Expanding your harness

function_argument_assignment_has_star  # agents use non-specific `def fun(*)`
function_argument_assignment_underscore_lead  # agents love over-using underscore names `def _fun()`
hidden_signature_star_args  # Complain when a function uses *args or **kwargs (it hides function signatures)
dynamic_star_call  # Calls to def fun(*items) breaks when you can't tell how many arguments f is getting
pointless_class  # ensure classes are added for good reasons (carry state, values, methods)
lazy_assert  # enforce real assertions, stronger tests
objects_injected_into_runtime_memory  # finds calls that manipulate global state (dangerous, tricky)
lambda_found  # abolish lambdas for agents to keep their code simpler
lazy_any_type_hints  # abolish type `Any` used to bypass strict type-checking
chaotic_continue_statements  # abolish unecessary nested continue statements, clean code
complex_comprehension  # no needlessly dense list/set/dict comprehensions, prefer linear code

Coordination

  • Use git log --oneline <branch>..HEAD to show what's unpushed.
  • There is NO worktree/branch creation by design. You can create branches/trees and run a loop in each, then merge (if you really feel like managing that)
  • Agent duties can be contained to a part of the repo. e.g. Codex-1-frontend uses docs/specs/frontend.md, Claude-2-researcher docs/specs/backend...
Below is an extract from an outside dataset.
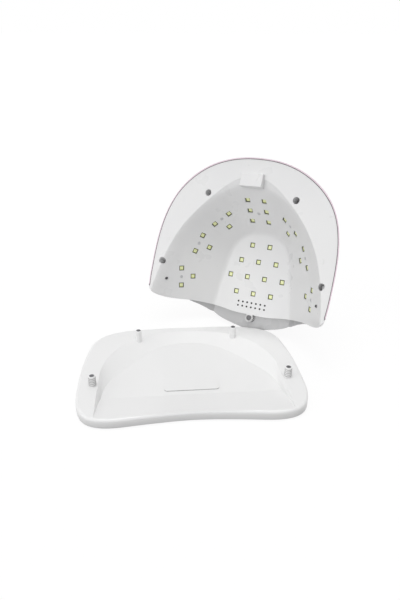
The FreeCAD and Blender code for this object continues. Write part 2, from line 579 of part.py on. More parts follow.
# ---------------------------------------------------------------- standing places and files
# The housing stands tipped on its front peak behind the tray, and both touch the table.
turned = Rotation(size("stand_yaw"), size("stand_pitch"), size("stand_roll"))
standing = outside.copy()
standing.Placement = Placement(Vector(0, 0, 0), turned)
lowest = standing.optimalBoundingBox(False, False).ZMin
stand = Placement(Vector(size("stand_across"), size("stand_along"), -lowest), turned)
places = {"housing": stand, "tray": Placement()}
placed = []
for label, shape, group in pieces:
    copy = shape.copy()
    copy.Placement = places[group].multiply(shape.Placement)
    placed.append((label, copy))

# The origin is under the middle of the whole, on the table.
outer = [shape for label, shape in placed if label in ("outer_shell", "lamp_bowl", "tray_shell")]
extent = Part.makeCompound(outer).optimalBoundingBox(False, False)
to_origin = Vector(-extent.Center.x, -extent.Center.y, 0)
print("stand", stand, "to origin", to_origin)

os.makedirs("parts", exist_ok=True)
for label, shape in placed:
    shape.translate(to_origin)
    feature = document.addObject("Part::Feature", label)
    feature.Label = label
    feature.Shape = shape
document.recompute()
for item in document.Objects:
    if "Invalid" in item.State or "Error" in item.State:
        raise RuntimeError("%s did not recompute" % item.Label)
for item in document.Objects:
    if not item.isDerivedFrom("Part::Feature"):
        continue
    if item.Shape.isNull() or not item.Shape.isValid():
        raise RuntimeError("%s has no valid shape" % item.Label)
    item.Shape.exportStep("parts/%s.step" % item.Label)
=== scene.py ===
import math

import bmesh
import bpy
from mathutils import Euler, Matrix, Vector


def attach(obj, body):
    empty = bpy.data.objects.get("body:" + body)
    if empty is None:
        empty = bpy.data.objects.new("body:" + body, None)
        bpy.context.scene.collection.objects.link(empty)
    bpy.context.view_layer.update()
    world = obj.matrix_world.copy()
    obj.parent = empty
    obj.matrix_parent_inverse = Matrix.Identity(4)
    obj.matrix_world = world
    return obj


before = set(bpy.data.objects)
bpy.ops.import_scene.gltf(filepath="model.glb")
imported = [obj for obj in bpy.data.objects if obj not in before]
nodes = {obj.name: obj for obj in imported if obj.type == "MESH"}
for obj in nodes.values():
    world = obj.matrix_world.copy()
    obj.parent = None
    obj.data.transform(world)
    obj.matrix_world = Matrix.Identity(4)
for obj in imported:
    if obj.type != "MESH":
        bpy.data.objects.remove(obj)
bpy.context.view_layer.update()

# ------------------------------------------------------------------ outer shell
# The shell is one injection-moulded ABS dome. Its outside is sprayed pale pearl pink under a clear
# coat. The spray thins out on the rim edge, and leaves the underside of the front peak bare. That
# bare underside is given a mid grey, which is painted shade.
MM = 0.001
HOUSING_PLACE = (0.038292, 0.031802, 0.106348)
HOUSING_TURN, HOUSING_LEAN, HOUSING_TIP = math.radians(143.9), math.radians(4.0), math.radians(118.7)
HOUSING = (Matrix.Translation(HOUSING_PLACE) @ Matrix.Rotation(HOUSING_TURN, 4, "Z")
           @ Matrix.Rotation(HOUSING_LEAN, 4, "Y") @ Matrix.Rotation(HOUSING_TIP, 4, "X"))
HOUSING_UP = HOUSING.to_3x3() @ Vector((0, 0, 1))


def new_material(name, colour, roughness, coat=0.0, metallic=0.0):
    material = bpy.data.materials.new(name)
    material.use_nodes = True
    shader = material.node_tree.nodes["Principled BSDF"]
    shader.inputs["Base Color"].default_value = (*colour, 1)
    shader.inputs["Roughness"].default_value = roughness
    shader.inputs["Coat Weight"].default_value = coat
    shader.inputs["Coat Roughness"].default_value = 0.08
    shader.inputs["Metallic"].default_value = metallic
    return material


def wire(material, output, target):
    material.node_tree.links.new(output, target)


def noise_on_object(material, scale, detail=2.0):
    """A noise that is fixed to the piece, with its scale in repeats per metre."""
    place = material.node_tree.nodes.new("ShaderNodeTexCoord")
    noise = material.node_tree.nodes.new("ShaderNodeTexNoise")
    noise.inputs["Scale"].default_value = scale
    noise.inputs["Detail"].default_value = detail
    wire(material, place.outputs["Object"], noise.inputs["Vector"])
    return noise


def vary_colour(material, scale, dark, light, detail=2.0):
    """The base colour wanders between two near shades."""
    shader = material.node_tree.nodes["Principled BSDF"]
    noise = noise_on_object(material, scale, detail)
    ramp = material.node_tree.nodes.new("ShaderNodeValToRGB")
    for element, position, colour in zip(ramp.color_ramp.elements, (0.2, 0.8), (dark, light)):
        element.position = position
        element.color = (*colour, 1)
    wire(material, noise.outputs["Fac"], ramp.inputs["Fac"])
    wire(material, ramp.outputs["Color"], shader.inputs["Base Color"])


def spread_of(material, value, low, high, low_out, high_out):
    """A value stretched from one range to another, and held at its ends."""
    spread = material.node_tree.nodes.new("ShaderNodeMapRange")
    for name, number in (("From Min", low), ("From Max", high), ("To Min", low_out), ("To Max", high_out)):
        spread.inputs[name].default_value = number
    wire(material, value, spread.inputs["Value"])
    return spread.outputs["Result"]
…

If you must be a ringleader

Recommendations for running several agents at once on one branch (no worktrees):

  • You (human): seed each spec once with this exact line near the top:

    Spec claimed by agent: <unclaimed>
    
  • The agents: paste this exact block into PROMPT.md line 3:

    Other agents are working this repo. Before touching code, pick a spec whose claim line is
    <unclaimed>, replace it with your name, and commit that claim first. Own that spec's file and its
    tests. Set the line back to <unclaimed> on your last commit.
    
  • What fails when agents do not claim specs/work: agents all pick the top-priority spec, duplicate work, and leave a half-staged git index.

  • What fails with too little time i.e. MAX_MINUTES too low: a worker dies mid-gate before it can commit. Give each iteration enough minutes to finish (the gate itself takes a while). One successful iteration needs ~2-3 min of pure overhead aside from 'real' work.

    • A worker killed too soon leaves its spec claim STUCK: spec stays locked to its name. No other agent will take it until a human resets the line to <unclaimed>.
    • preflight on git commit: ~ a few seconds
    • full gate on git push: ~20-48s
    • push + cleanup: ~ few seconds -
  • Do not rely on agent names for coordination: agents self-name inconsistently and can collide (e.g. two both call themselves the same thing). Names are for human blame/log-matching only; the claim line + committed code are what actually coordinate.

  • Which doc does what:

    • specs = the product work
    • docs/PROMPT.md = how to operate headlessly
    • repo + green gate = the source of truth
    • docs/PROJECT_STATUS.md is a human-readable record, not authoritative
  • No branch/worktree creation in this harness was intentional:

    1. For simplicity and maintainability of the framework.
    2. Because a fresh iteration can't see the unmerged work in another worktree, so agents miss context and scramble to merge while conflicts pile up.
    3. Change this behavior if you're comfortable with granting agents machine access, feeding context to agents, and managing rapidly moving git history.